YOUR GOAL >> Scan the lines and state how many carry "into". Leave out everything but the number.

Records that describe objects
==========

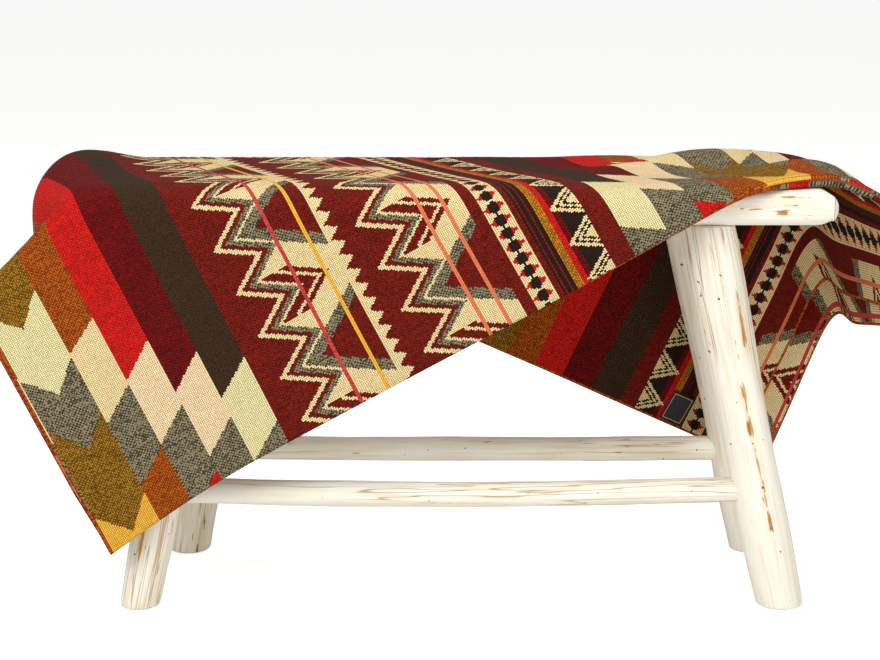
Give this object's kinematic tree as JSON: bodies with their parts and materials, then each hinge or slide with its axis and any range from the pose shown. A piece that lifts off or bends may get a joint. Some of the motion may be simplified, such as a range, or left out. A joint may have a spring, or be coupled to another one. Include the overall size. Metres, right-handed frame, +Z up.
{
  "type": "alpaca wool blanket draped over a log bench",
  "caption": "Wool blanket in Andean geometric bands, folded in half and draped askew over a rustic white-washed log bench.",
  "frame": {"origin": "middle of the base of the whole part's box, on the floor", "axes": "+Z up, +X along the bench to the viewer's right, -Y out of the front, where the blanket hangs lowest at the left"},
  "size_m": [1.1074, 0.3138, 0.53],
  "materials": {
    "whitewashed_wood": "white wash worn through to bare wood in streaks",
    "alpaca_wool": "fine knitted wool in coloured bands",
    "label_cloth": "plain woven label"
  },
  "bodies": {
    "root": {"blanket": "alpaca_wool", "label": "label_cloth", "seat": "whitewashed_wood", "leg_front_left": "whitewashed_wood", "leg_front_right": "whitewashed_wood", "leg_back_left": "whitewashed_wood", "leg_back_right": "whitewashed_wood", "stretcher_front": "whitewashed_wood", "stretcher_back": "whitewashed_wood"}
  },
  "joints": []
}
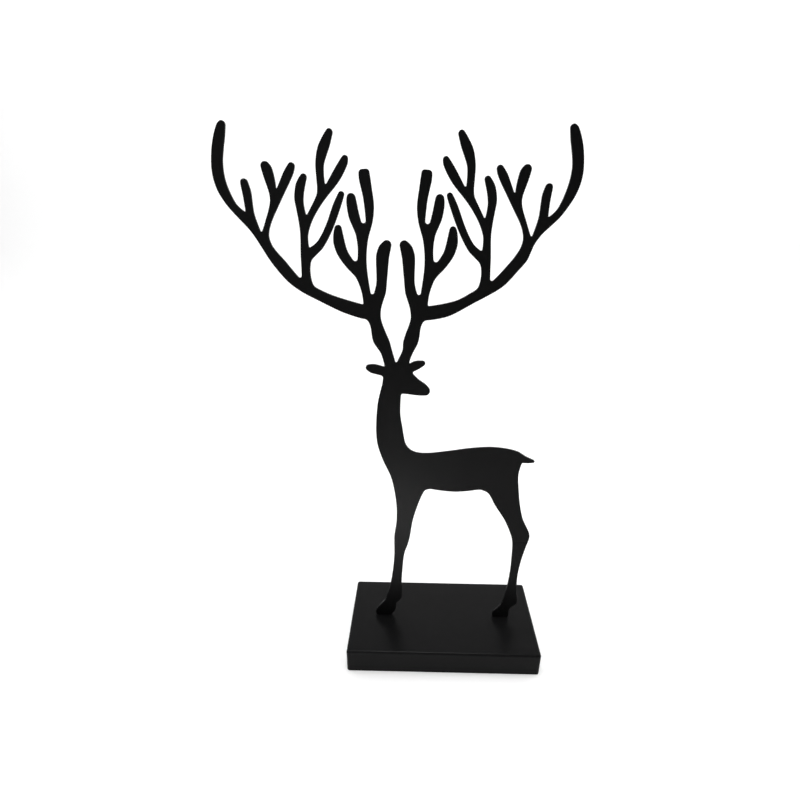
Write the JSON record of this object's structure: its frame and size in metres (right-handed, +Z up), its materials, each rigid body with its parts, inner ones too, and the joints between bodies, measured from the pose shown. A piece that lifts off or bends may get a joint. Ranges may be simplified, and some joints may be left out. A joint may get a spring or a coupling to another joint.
{
  "type": "metal reindeer figurine",
  "caption": "Flat sheet-steel reindeer silhouette with spreading antlers, standing upright on a low folded base, powder coated black.",
  "frame": {"origin": "middle of the whole object's extent, on the surface the base stands on", "axes": "+X to the right as the viewer faces the plate, the way the head looks; +Y away from the viewer, across the plate; +Z up"},
  "size_m": [0.264, 0.096, 0.4548],
  "materials": {
    "plate_coat": "satin black powder coat",
    "base_coat": "satin black powder coat"
  },
  "bodies": {
    "root": {"reindeer_plate": "plate_coat", "folded_base": "base_coat"}
  },
  "joints": []
}
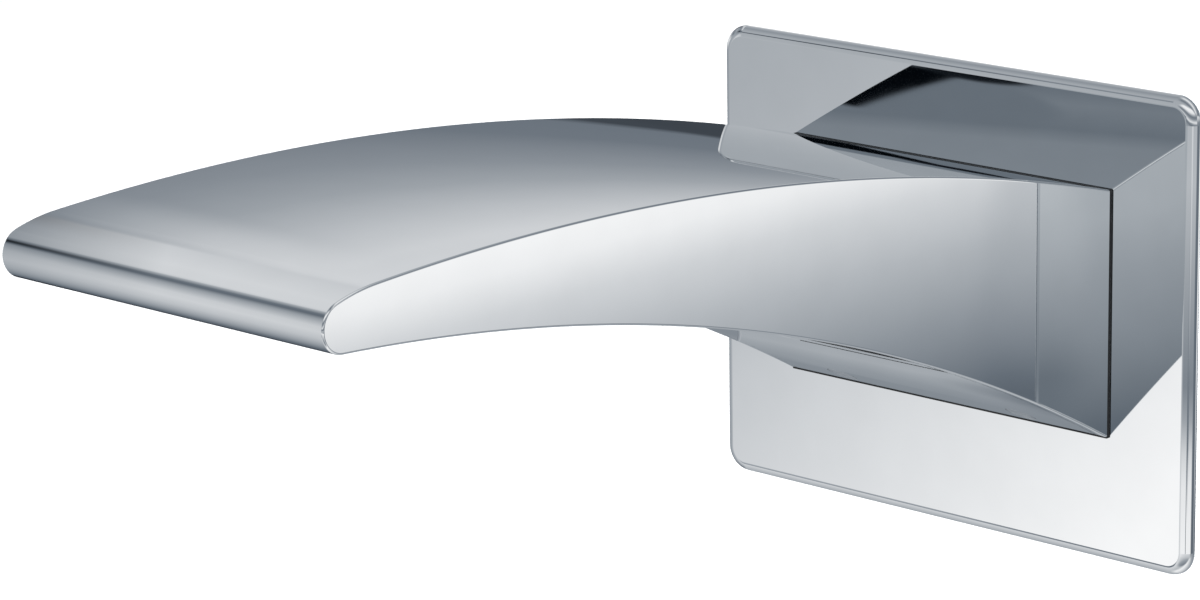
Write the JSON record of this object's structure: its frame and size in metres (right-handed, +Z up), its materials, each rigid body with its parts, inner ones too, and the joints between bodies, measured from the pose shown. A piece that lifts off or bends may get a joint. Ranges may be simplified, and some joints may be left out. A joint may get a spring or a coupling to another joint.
{
  "type": "waterfall bath spout",
  "caption": "Wall mounted waterfall bath spout in polished chrome: an arched rectangular body with a round lip, standing out of a thin wall plate with rounded corners.",
  "frame": {"origin": "on the inlet's axis where it passes the finished wall, at the end of the pipe thread", "axes": "+X along the wall to the right seen from the front, +Y into the wall along the inlet, +Z up; the spout reaches out towards -Y"},
  "size_m": [0.104, 0.2101, 0.0815],
  "materials": {
    "chromed_brass": "mirror chrome plate on polished brass",
    "chromed_steel": "mirror chrome plate on stainless sheet",
    "bare_brass": "turned and cast brass, bare",
    "stainless_steel": "stainless steel, plain",
    "spring_steel": "blackened spring steel",
    "zinc_steel": "zinc plated steel sheet",
    "black_rubber": "moulded black rubber",
    "clear_silicone": "milky silicone",
    "red_fibre": "pressed red fibre",
    "foam": "closed cell foam",
    "green_acetal": "moulded green plastic",
    "white_acetal": "moulded white plastic",
    "dark_acetal": "moulded dark grey plastic",
    "grey_nylon": "moulded grey nylon",
    "silver_plastic": "silvered plastic cap"
  },
  "bodies": {
    "root": {"spout_shell": "chromed_brass", "underside_plate": "chromed_brass", "wall_plate": "chromed_steel", "plate_gasket": "foam", "body_seal": "black_rubber", "inlet_block": "bare_brass", "inlet_nipple": "bare_brass", "thread_seal": "red_fibre", "nipple_o_rings": "black_rubber", "inlet_strainer": "stainless_steel", "flow_restrictor": "green_acetal", "strainer_clip": "spring_steel", "wall_bracket": "zinc_steel", "wall_screws": "stainless_steel", "screw_washers": "stainless_steel", "wall_plugs": "grey_nylon", "grub_screws": "spring_steel", "grub_caps": "silver_plastic", "chamber_baffle": "stainless_steel", "flow_guides": "white_acetal", "outlet_insert": "dark_acetal", "outlet_seal": "clear_silicone", "outlet_screen": "stainless_steel", "outlet_screws": "stainless_steel"}
  },
  "joints": []
}
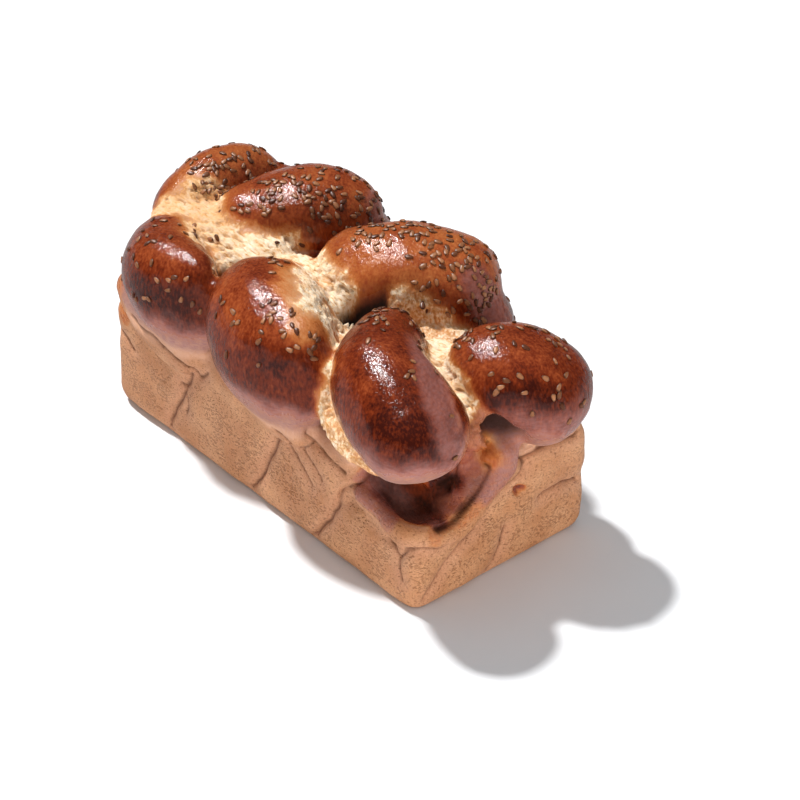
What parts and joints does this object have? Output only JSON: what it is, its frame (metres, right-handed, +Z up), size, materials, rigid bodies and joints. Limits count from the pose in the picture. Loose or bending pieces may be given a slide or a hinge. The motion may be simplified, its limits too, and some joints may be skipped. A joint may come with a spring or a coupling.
{
  "type": "braided loaf",
  "caption": "Plaited milk loaf baked in a tin: flat-walled base with a braided, domed, egg-washed top sprinkled with seeds.",
  "frame": {"origin": "middle of the flat base, under the centre of the loaf's box", "axes": "+Z up; +X along the loaf towards the end with the tucked strand and its folded pocket; -Y is the side with three lobes"},
  "size_m": [0.2354, 0.126, 0.1186],
  "materials": {
    "baked_crust": "baked crust: glossy red-brown egg wash on the lobes, matt tan and finely pored on the tin walls, cream where the dough tore"
  },
  "bodies": {
    "root": {"loaf": "baked_crust"}
  },
  "joints": []
}
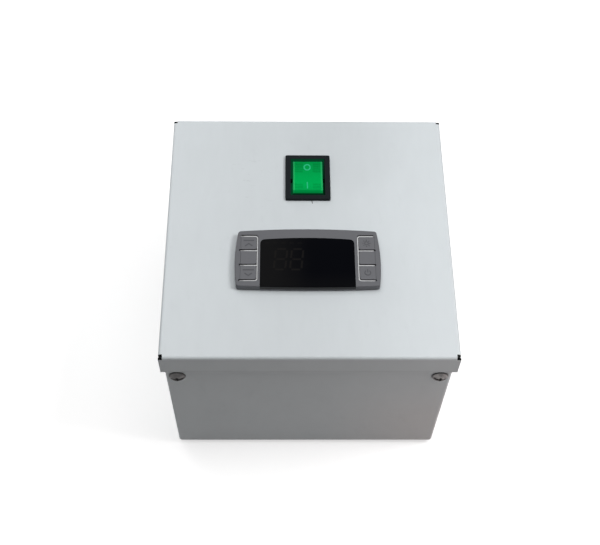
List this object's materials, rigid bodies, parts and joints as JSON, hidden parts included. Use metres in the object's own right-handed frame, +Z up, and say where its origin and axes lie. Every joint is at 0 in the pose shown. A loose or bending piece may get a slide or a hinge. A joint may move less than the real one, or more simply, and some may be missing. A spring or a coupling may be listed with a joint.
{
  "type": "filament dryer heater unit",
  "caption": "White folded-steel box with a screwed lid that carries a lit rocker switch and a panel temperature controller; a fan blows over a heater to a side outlet.",
  "frame": {"origin": "centre of the footprint, on the surface that the rubber feet rest on", "axes": "+Z up, +X to the right, -Y out of the front wall; the controller's lower edge faces -Y"},
  "size_m": [0.1516, 0.1516, 0.1172],
  "materials": {
    "white_powder_coat": "fine-textured satin powder coat",
    "zinc_sheet": "zinc-plated sheet",
    "zinc_screw": "zinc-plated",
    "black_rubber": "matt",
    "black_nylon": "fine moulded grain",
    "green_rocker": "translucent, ribbed",
    "contact_brass": "plated",
    "lamp_glass": "clear",
    "grey_bezel": "fine spark-eroded grain",
    "grey_key": "fine spark-eroded grain",
    "window_black": "polished smoked acrylic",
    "pale_silicone": "matt",
    "digit_grey": "satin",
    "board_green": "solder mask",
    "relay_blue": "moulded",
    "transformer_yellow": "taped winding",
    "terminal_green": "moulded",
    "duct_aluminium": "mill finish",
    "magnet_ferrite": "pressed",
    "winding_copper": "enamelled winding",
    "fuse_glass": "clear",
    "ivory_nylon": "moulded",
    "wire_insulation": "PVC, in the usual colours"
  },
  "bodies": {
    "enclosure": {"base_tray": "white_powder_coat", "lid": "white_powder_coat", "lid_bracket_front_left": "zinc_sheet", "lid_bracket_front_right": "zinc_sheet", "lid_bracket_back_left": "zinc_sheet", "lid_bracket_back_right": "zinc_sheet", "lid_screws": "zinc_screw", "lid_clinch_nuts": "zinc_screw", "rubber_feet": "black_rubber", "switch_housing": "black_nylon", "switch_terminals": "contact_brass", "switch_lamp": "lamp_glass", "controller_bezel": "grey_bezel", "display_lens": "window_black", "key_membranes": "pale_silicone", "controller_gasket": "black_rubber", "controller_housing": "black_nylon", "display_digits": "digit_grey", "display_board": "board_green", "tact_switches": "black_nylon", "power_board": "board_green", "relay": "relay_blue", "transformer": "transformer_yellow", "board_ribbon": "wire_insulation", "controller_terminals": "terminal_green", "panel_clip_left": "black_nylon", "panel_clip_right": "black_nylon", "air_duct": "duct_aluminium", "duct_screws": "zinc_screw", "duct_nuts": "zinc_screw", "fan_frame": "black_nylon", "fan_bearings": "zinc_screw", "fan_stator": "winding_copper", "fan_screws": "zinc_screw", "fan_nuts": "zinc_screw", "heater_fins": "duct_aluminium", "heater_bars": "duct_aluminium", "heater_end_caps": "black_nylon", "thermal_cutout": "black_nylon", "temperature_probe": "zinc_screw", "probe_grommet": "black_rubber", "inlet_socket": "black_nylon", "inlet_pins": "contact_brass", "inlet_fasteners": "zinc_screw", "terminal_strip": "ivory_nylon", "earth_stud": "zinc_screw", "wiring": "wire_insulation"},
    "rocker": {"switch_rocker": "green_rocker", "rocker_plunger": "contact_brass"},
    "contact_levers": {"switch_levers": "contact_brass"},
    "fan_impeller": {"fan_rotor": "black_nylon", "fan_magnet": "magnet_ferrite"},
    "fuse_holder": {"fuse_drawer": "black_nylon", "fuse": "fuse_glass"},
    "key_left_top": {"key_left_top": "grey_key"},
    "key_left_middle": {"key_left_middle": "grey_key"},
    "key_left_bottom": {"key_left_bottom": "grey_key"},
    "key_right_top": {"key_right_top": "grey_key"},
    "key_right_middle": {"key_right_middle": "grey_key"},
    "key_right_bottom": {"key_right_bottom": "grey_key"}
  },
  "joints": [
    {"name": "rocker_tilt", "type": "hinge", "parent": "enclosure", "child": "rocker", "pos_m": [0, 0.0344, 0.1108], "axis": [1, 0, 0], "range_deg": [0, 12]},
    {"name": "lever_tilt", "type": "hinge", "parent": "enclosure", "child": "contact_levers", "pos_m": [0, 0.0344, 0.1], "axis": [1, 0, 0], "range_deg": [-8, 0]},
    {"name": "fan_spin", "type": "hinge", "parent": "enclosure", "child": "fan_impeller", "pos_m": [-0.06, 0.036, 0.0342], "axis": [1, 0, 0], "continuous": true},
    {"name": "fuse_drawer_slide", "type": "slide", "parent": "enclosure", "child": "fuse_holder", "axis": [0, 1, 0], "range_m": [0, 0.018]},
    {"name": "key_left_top_press", "type": "hinge", "parent": "enclosure", "child": "key_left_top", "pos_m": [-0.0352, -0.01045, 0.1159], "axis": [0, 1, 0], "range_deg": [0, 3], "stiffness_Nm_per_rad": 0.1, "springref_deg": -2.86},
    {"name": "key_left_middle_press", "type": "hinge", "parent": "enclosure", "child": "key_left_middle", "pos_m": [-0.0352, -0.01915, 0.1159], "axis": [0, 1, 0], "range_deg": [0, 3], "stiffness_Nm_per_rad": 0.1, "springref_deg": -2.86},
    {"name": "key_left_bottom_press", "type": "hinge", "parent": "enclosure", "child": "key_left_bottom", "pos_m": [-0.0352, -0.0282, 0.1159], "axis": [0, 1, 0], "range_deg": [0, 3], "stiffness_Nm_per_rad": 0.1, "springref_deg": -2.86},
    {"name": "key_right_top_press", "type": "hinge", "parent": "enclosure", "child": "key_right_top", "pos_m": [0.0342, -0.01045, 0.1159], "axis": [0, -1, 0], "range_deg": [0, 3], "stiffness_Nm_per_rad": 0.1, "springref_deg": -2.86},
    {"name": "key_right_middle_press", "type": "hinge", "parent": "enclosure", "child": "key_right_middle", "pos_m": [0.0342, -0.01915, 0.1159], "axis": [0, -1, 0], "range_deg": [0, 3], "stiffness_Nm_per_rad": 0.1, "springref_deg": -2.86},
    {"name": "key_right_bottom_press", "type": "hinge", "parent": "enclosure", "child": "key_right_bottom", "pos_m": [0.0342, -0.0282, 0.1159], "axis": [0, -1, 0], "range_deg": [0, 3], "stiffness_Nm_per_rad": 0.1, "springref_deg": -2.86}
  ],
  "couplings": [
    {"joint": "lever_tilt", "follows": "rocker_tilt", "ratio": -0.6666}
  ]
}
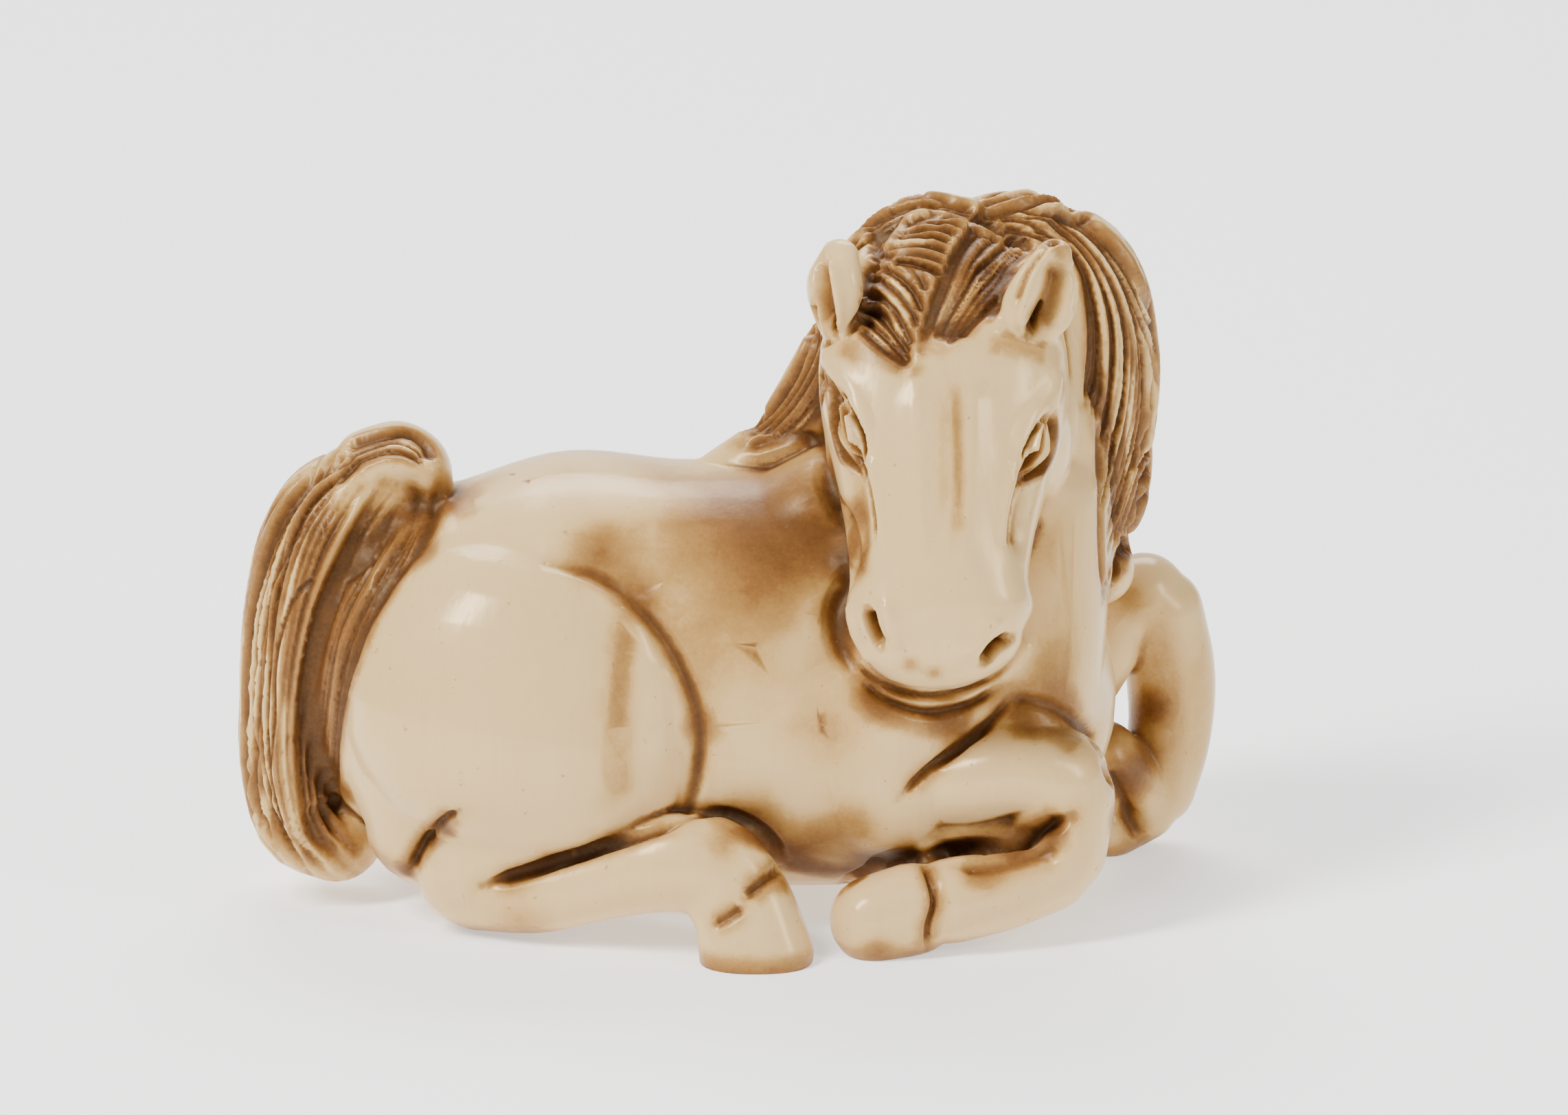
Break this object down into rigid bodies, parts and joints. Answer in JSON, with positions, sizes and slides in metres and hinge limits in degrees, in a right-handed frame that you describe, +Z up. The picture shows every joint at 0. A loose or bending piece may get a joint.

==========

FULL OUTPUT >> 2